Doch nicht nur die Malerei wurde durch ihn beeinflusst. Schriftsteller wie André Breton und Paul Eluard nahmen seine Motive in ihre surrealistischen Texte auf, und selbst in der Filmkunst lassen sich Spuren seiner Bildwelt finden. Regisseure wie Michelangelo Antonioni und David Lynch nutzen ähnliche Räume der Stille und des Unbehagens, um eine tiefere, oft unheimliche Stimmung zu erzeugen.

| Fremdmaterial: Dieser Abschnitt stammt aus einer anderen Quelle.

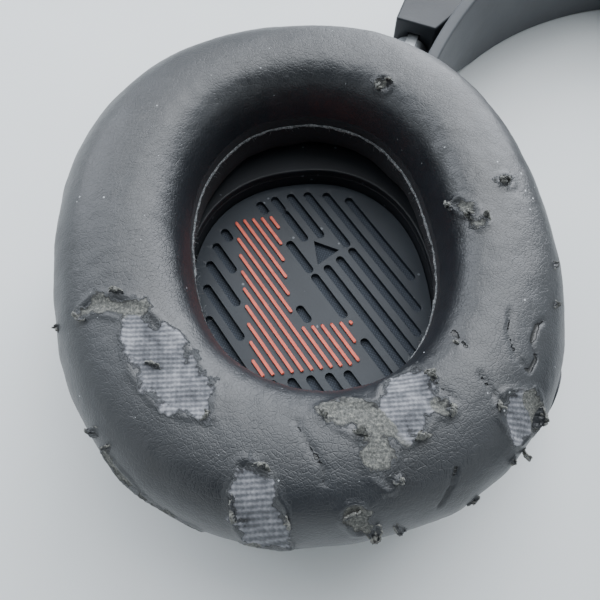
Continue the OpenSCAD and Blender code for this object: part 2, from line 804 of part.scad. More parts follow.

Giorgio de Chirico: Die wichtigsten Fakten

  • Geboren am 10. Juli 1888 in Volos, Griechenland
  • Begründer der Pittura Metafisica
  • Studierte Malerei in Athen und München
  • Inspiriert von Friedrich Nietzsche und Arthur Schopenhauer
  • Entwickelte eine Bildsprache aus menschenleeren Plätzen, Statuen und Gliederpuppen
  • Wichtige Schaffensorte waren Paris, Ferrara und Rom
  • Beeinflusste Salvador Dalí, René Magritte, Max Ernst und Giorgio Morandi
  • Distanzierte sich in den 1920er Jahren von der modernen Kunst und kehrte zur akademischen Malerei zurück
  • Veröffentlichte kunsttheoretische Texte und Memoiren
  • Werke wurden auf der documenta I, II und III in Kassel ausgestellt
  • Sein Wohnhaus in Rom ist heute ein Museum

Giorgio de Chirico schuf eine Kunstform, die das Sichtbare mit dem Unbewussten verband und eine neue Art der Bildkomposition ermöglichte. Seine Werke hinterfragen die Realität, indem sie Elemente des Bekannten in einen neuen, oft verstörenden Kontext setzen. Mit seinen menschenleeren Städten, geheimnisvollen Schatten und verzerrten Perspektiven erfand er eine Welt, die weit über das bloße Abbilden hinausging. Diese Rätselhaftigkeit und seine Auseinandersetzung mit dem Metaphysischen machten ihn zu einer zentralen Figur der modernen Kunstgeschichte. De Chirico verstarb am 20. November 1978 in Rom im Alter von 90 Jahren.